Las ocurrencias tienen sólo una consecuencia, la deseada, y no otras: este es otro de los principios pintorescos con que se construye nuestra política. Si saltan ‘efectos colaterales’ y resultan dañinos no se lo suelen endosar al que impulsó el proyecto, pues lo hizo con buena intención. Si la memoria histórica genera broncas y gastos sin cuento es porque no nos hemos percatado de que se trataba de arreglar el pasado, como si tuviera arreglo. Si negociar con terroristas les da alas –que se las da– se debe a que no han entendido que vamos cargados de buenas intenciones y ganas de perdonar. Financiar bancos caídos y desahuciar parados puede tener su lógica neoliberal, pero a la fuerza produce cabreo social, además de otros males: no cabe sorprenderse de este daño colateral, que tenía que haber estado descontado, con las medidas oportunas para que no sucediese. Para eso están en el poder.
¿Para eso están? A lo mejor no es lo que piensan y en realidad están para lucir su natural compasivo: en esto nadie gana al político español, más bueno que el pan. Deja siempre clara su solidaridad con el humilde, por quien lo hace todo. Por eso la política nacional se desplaza hacia la sensiblería. Todos compiten por demostrar que son de buena pasta.

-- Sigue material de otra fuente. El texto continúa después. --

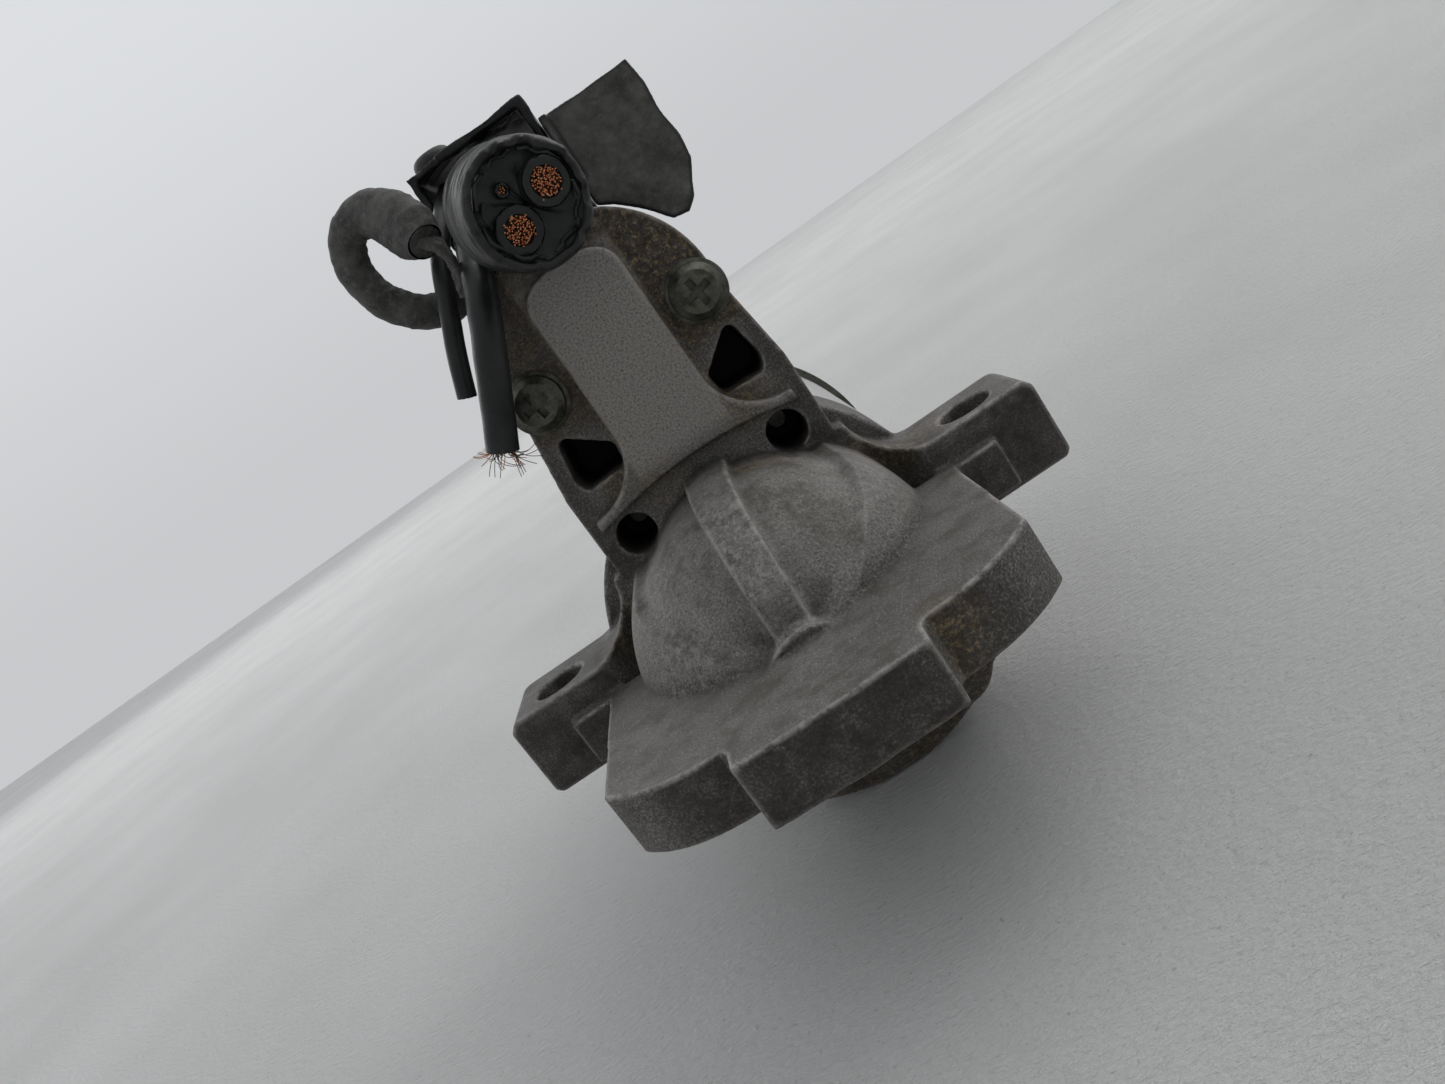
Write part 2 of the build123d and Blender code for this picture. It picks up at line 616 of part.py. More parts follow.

‘El Príncipe’ trata del poder, pues para Maquiavelo la política era la forma de alcanzarlo y conservarlo. Al parecer, entre nosotros es otra cosa. Consiste en jugar a políticos y demostrar que los otros son peores. Se cree que siempre ganan los buenos, por lo que basta demostrar que lo son los nuestros. Por eso no es necesario elaborar proyectos. Basta ofrecer una especial sensibilidad social.